The min_score parameter provides early termination—documents scoring below the threshold are discarded before full scoring completes, reducing CPU usage. The max_boost prevents any single signal from dominating relevance.

Analyzer Configuration for Query Optimization

Query performance and relevance depend heavily on analyzer configuration. Mismatched analyzers between index and query time create relevance failures. Modern implementations use custom analyzers tuned for specific content types:

// Index mapping with optimized analyzers
const indexMapping = {
  settings: {
    analysis: {
      analyzer: {
        // Standard text analyzer with stemming
        optimized_text: {
          type: 'custom',
          tokenizer: 'standard',
          filter: [
            'lowercase',
            'asciifolding', // Handle accented characters
            'english_stop',
            'english_stemmer'
          ]
        },
        // Autocomplete analyzer
        autocomplete_index: {
          type: 'custom',
          tokenizer: 'standard',
          filter: ['lowercase', 'edge_ngram_filter']
        },
        autocomplete_search: {
          type: 'custom',
          tokenizer: 'standard',
          filter: ['lowercase']
        }
      },
      filter: {
        english_stop: {
          type: 'stop',
          stopwords: '_english_'
        },
        english_stemmer: {
          type: 'stemmer',
          language: 'english'
        },
        edge_ngram_filter: {
          type: 'edge_ngram',
          min_gram: 2,
          max_gram: 10
        }
      }
    }
  },
  mappings: {
    properties: {
      title: {
        type: 'text',
        analyzer: 'optimized_text',
        fields: {
          keyword: { type: 'keyword' },
          autocomplete: {
            type: 'text',
            analyzer: 'autocomplete_index',
            search_analyzer: 'autocomplete_search'
          }
        }
      },
      content: {
        type: 'text',
        analyzer: 'optimized_text'
      },
      category: {
        type: 'keyword' // No analysis for exact matching
      }
    }
  }
};

The multi-field approach allows different query strategies against the same content: exact matching via .keyword, full-text via the main field, and autocomplete via .autocomplete.

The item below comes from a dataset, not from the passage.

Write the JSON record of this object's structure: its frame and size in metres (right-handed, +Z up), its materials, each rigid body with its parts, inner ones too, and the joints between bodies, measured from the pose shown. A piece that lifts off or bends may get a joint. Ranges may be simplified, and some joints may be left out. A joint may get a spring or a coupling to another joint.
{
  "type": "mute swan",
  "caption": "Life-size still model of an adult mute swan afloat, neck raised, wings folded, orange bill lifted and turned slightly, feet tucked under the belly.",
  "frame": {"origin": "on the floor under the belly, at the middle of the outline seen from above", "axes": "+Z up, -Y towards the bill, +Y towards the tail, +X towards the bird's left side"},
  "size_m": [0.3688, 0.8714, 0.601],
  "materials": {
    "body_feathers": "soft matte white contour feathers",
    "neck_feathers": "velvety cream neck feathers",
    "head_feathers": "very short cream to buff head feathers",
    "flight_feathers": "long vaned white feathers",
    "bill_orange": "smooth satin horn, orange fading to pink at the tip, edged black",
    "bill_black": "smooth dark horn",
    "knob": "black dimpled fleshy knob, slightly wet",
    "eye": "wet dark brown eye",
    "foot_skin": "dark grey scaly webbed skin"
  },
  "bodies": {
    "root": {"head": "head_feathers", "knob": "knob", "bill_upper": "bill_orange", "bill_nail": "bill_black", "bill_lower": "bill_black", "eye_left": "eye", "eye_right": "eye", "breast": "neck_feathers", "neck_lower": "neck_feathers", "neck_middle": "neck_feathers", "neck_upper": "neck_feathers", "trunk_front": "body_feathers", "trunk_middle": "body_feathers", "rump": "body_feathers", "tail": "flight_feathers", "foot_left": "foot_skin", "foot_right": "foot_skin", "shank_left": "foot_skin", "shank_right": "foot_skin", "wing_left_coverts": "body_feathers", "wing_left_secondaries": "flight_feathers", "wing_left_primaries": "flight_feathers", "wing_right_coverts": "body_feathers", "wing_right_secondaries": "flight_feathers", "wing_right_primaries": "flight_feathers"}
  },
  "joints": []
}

Advanced Query Patterns for 2025-2026

Hybrid Search with Dense Vectors

Modern search systems combine lexical (BM25) and semantic (vector) search. Elasticsearch 8.x+ supports efficient kNN search that can be combined with Query DSL:

const hybridSearchQuery = {
  query: {
    bool: {
      should: [
        // Lexical search component
        {
          multi_match: {
            query: 'cloud native architecture',
            fields: ['title^2', 'content'],
            type: 'best_fields'
          }
        },
        // Semantic search component
        {
          knn: {
            field: 'content_embedding',
            query_vector: await getEmbedding('cloud native architecture'),
            k: 10,
            num_candidates: 100,
            boost: 1.5 // Weight semantic similarity higher
          }
        }
      ],
      filter: [
        // Apply filters to both search types
        { term: { 'status': 'published' } }
      ]
    }
  }
};

This pattern leverages both keyword matching and semantic understanding, with filters applied efficiently to both result sets.

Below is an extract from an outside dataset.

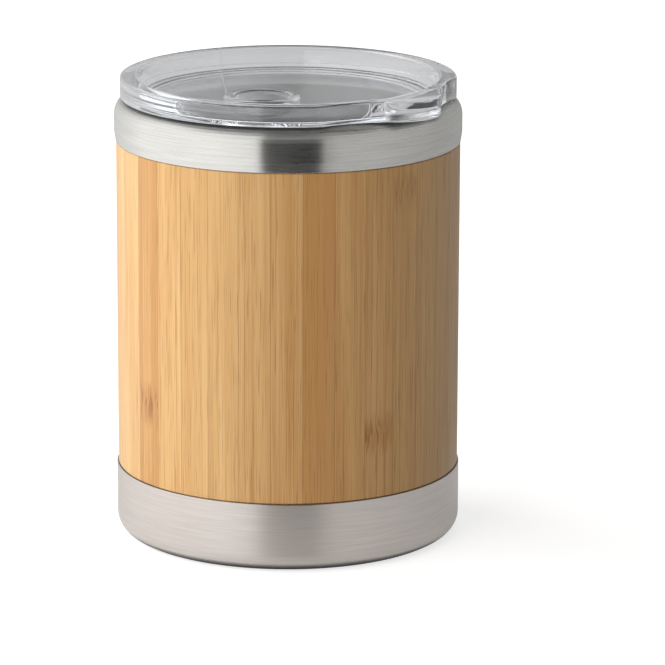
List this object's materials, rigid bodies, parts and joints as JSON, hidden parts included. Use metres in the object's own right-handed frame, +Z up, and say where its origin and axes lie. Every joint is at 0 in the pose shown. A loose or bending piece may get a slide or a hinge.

Query Rescoring for Precision

When initial retrieval needs to be fast but final ranking requires expensive computations, rescoring provides a two-phase approach:

const rescoringQuery = {
  query: {
    // Fast initial query
    bool: {
      must: [
        { match: { content: 'elasticsearch optimization' } }
      ],
      filter: [
        { range: { published_date: { gte: 'now-1y' } } }
      ]
    }
  },
  rescore: {
    window_size: 50, // Only rescore top 50 from initial query
    query: {
      rescore_query: {
        function_score: {
          query: {
            match_phrase: {
              content: {
                query: 'elasticsearch optimization',
                slop: 2
              }
            }
          },
          functions: [
            {
              field_value_factor: {
                field: 'engagement_score',
                factor: 2,
                modifier: 'log1p'
              }
            }
          ]
        }
      },
      query_weight: 0.7,
      rescore_query_weight: 1.3
    }
  }
};

The initial query uses fast matching to reduce the candidate set, then expensive phrase matching and engagement scoring apply only to the top results.

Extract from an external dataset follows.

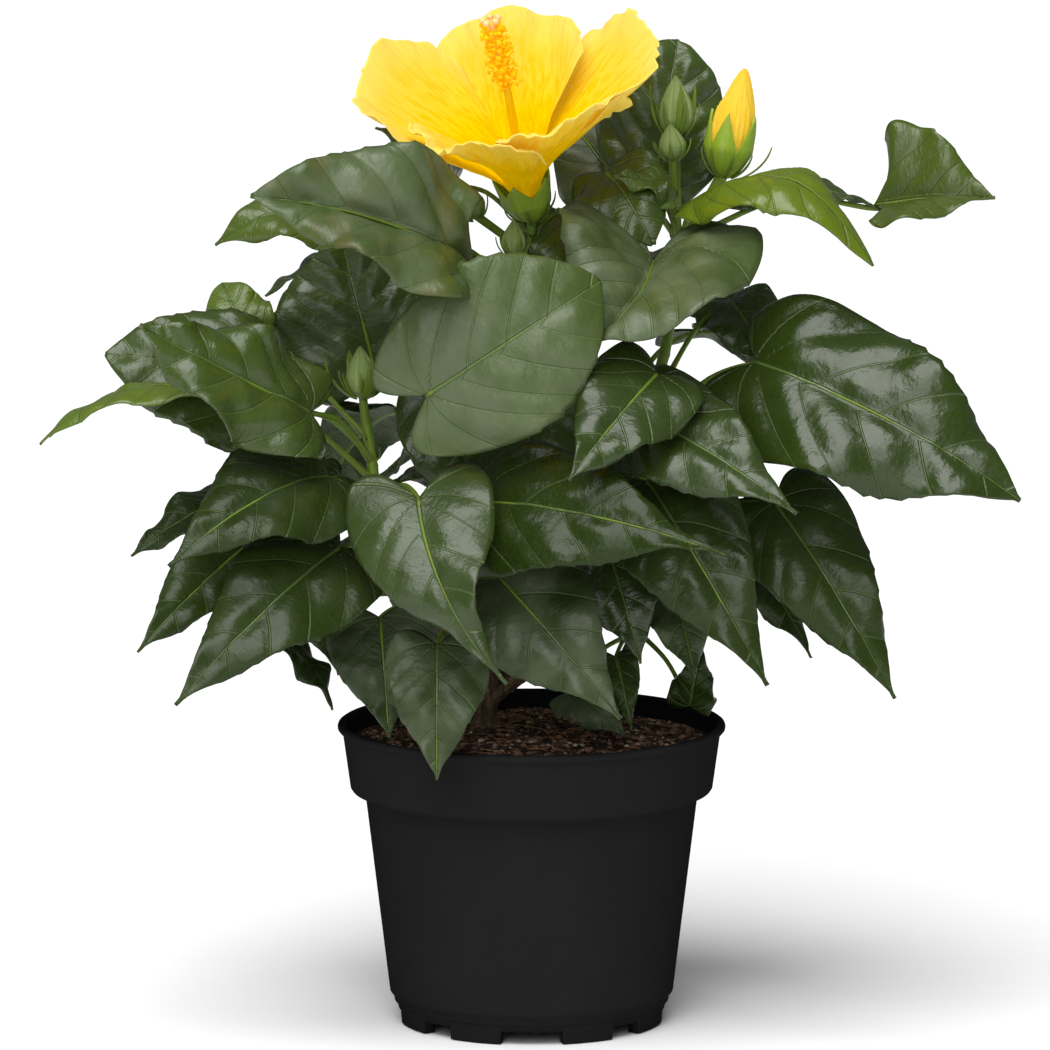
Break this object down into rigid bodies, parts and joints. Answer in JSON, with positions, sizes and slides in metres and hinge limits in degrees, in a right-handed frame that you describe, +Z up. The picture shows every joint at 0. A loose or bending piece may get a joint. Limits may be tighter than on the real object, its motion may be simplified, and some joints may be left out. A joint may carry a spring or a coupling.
{
  "type": "potted hibiscus shrub",
  "caption": "Small flowering shrub in a round nursery pot: short woody trunk, boughs, leafy shoots, buds and a wide open funnel-shaped bloom.",
  "frame": {"origin": "middle of the pot's underside, on the surface that it stands on", "axes": "+Z up along the pot's axis, -Y the side that the bloom opens to, +X to its right seen from there"},
  "size_m": [0.3221, 0.1967, 0.3399],
  "materials": {
    "pot": "moulded black plastic with a soft sheen",
    "soil": "loose fibrous potting soil",
    "bark": "thin brown-green bark",
    "leaf": "glossy dark green leaf with paler veins",
    "petal": "thin satin yellow petal with fine veins",
    "anther": "orange-yellow pollen grains on a yellow column"
  },
  "bodies": {
    "root": {"pot": "pot", "soil": "soil", "trunk": "bark", "second_stem": "bark", "bough_bloom": "bark", "bough_left": "bark", "bough_right": "bark", "bough_front": "bark", "bough_right_low": "bark", "bough_left_low": "bark", "bough_back_left": "bark", "bough_back_right": "bark", "bough_back": "bark", "bloom_petals": "petal", "bloom_column": "anther", "opening_bud": "petal", "shoot_bloom": "leaf", "shoot_buds": "leaf", "shoot_left": "leaf", "shoot_left_low": "leaf", "shoot_right": "leaf", "shoot_front": "leaf", "shoot_right_low": "leaf", "shoot_back_left": "leaf", "shoot_back_right": "leaf", "shoot_back_low": "leaf"}
  },
  "joints": []
}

Common Pitfalls and Edge Cases

Wildcard and regex query abuse: Wildcard queries like title: prod* bypass index optimizations and scan all terms. In 2025, use prefix queries or edge n-grams for autocomplete scenarios instead. Regex queries should be avoided entirely in production unless absolutely necessary, and then only with anchored patterns.

Unbounded aggregations: Running aggregations without size limits or cardinality checks can consume massive memory. Always set size parameters and use composite aggregations for pagination when dealing with high-cardinality fields.

Ignoring shard allocation: Queries that don't use routing hit all shards. For tenant-based systems, implement routing by tenant ID to ensure queries only touch relevant shards:

const routedQuery = {
  routing: tenantId, // Routes to specific shard
  query: {
    bool: {
      must: [
        { term: { 'tenant_id': tenantId } },
        { match: { content: searchTerm } }
      ]
    }
  }
};

Scoring on filtered data: Applying filters after scoring wastes CPU. Always structure queries with filters in the filter clause, not as must clauses with constant_score.

Deep pagination: Using from and size for deep pagination (e.g., from: 10000) forces Elasticsearch to sort and rank all preceding documents. Use search_after for efficient deep pagination:

const paginatedQuery = {
  query: { /* your query */ },
  size: 20,
  sort: [
    { published_date: 'desc' },
    { _id: 'asc' } // Tiebreaker for consistent ordering
  ],
  search_after: [lastDocDate, lastDocId] // From previous page
};

Analyzer mismatches: Using standard analyzer at index time but english at query time creates relevance failures. Always verify analyzer consistency or explicitly set search_analyzer in mappings.

Best Practices for Production Systems

Query template standardization: Create reusable query templates for common patterns. This ensures consistency and makes optimization easier:

class QueryBuilder {
  private baseQuery: any = { bool: { must: [], filter: [], should: [] } };

  addTextSearch(term: string, fields: string[]): this {
    this.baseQuery.bool.must.push({
      multi_match: {
        query: term,
        fields,
        type: 'best_fields',
        operator: 'and'
      }
    });
    return this;
  }

  addFilter(field: string, values: string[]): this {
    this.baseQuery.bool.filter.push({
      terms: { [field]: values }
    });
    return this;
  }

  build(): any {
    return { query: this.baseQuery };
  }
}

Query profiling and monitoring: Use the Profile API to identify slow query components. In production, implement query logging with execution times and implement alerting for queries exceeding SLA thresholds.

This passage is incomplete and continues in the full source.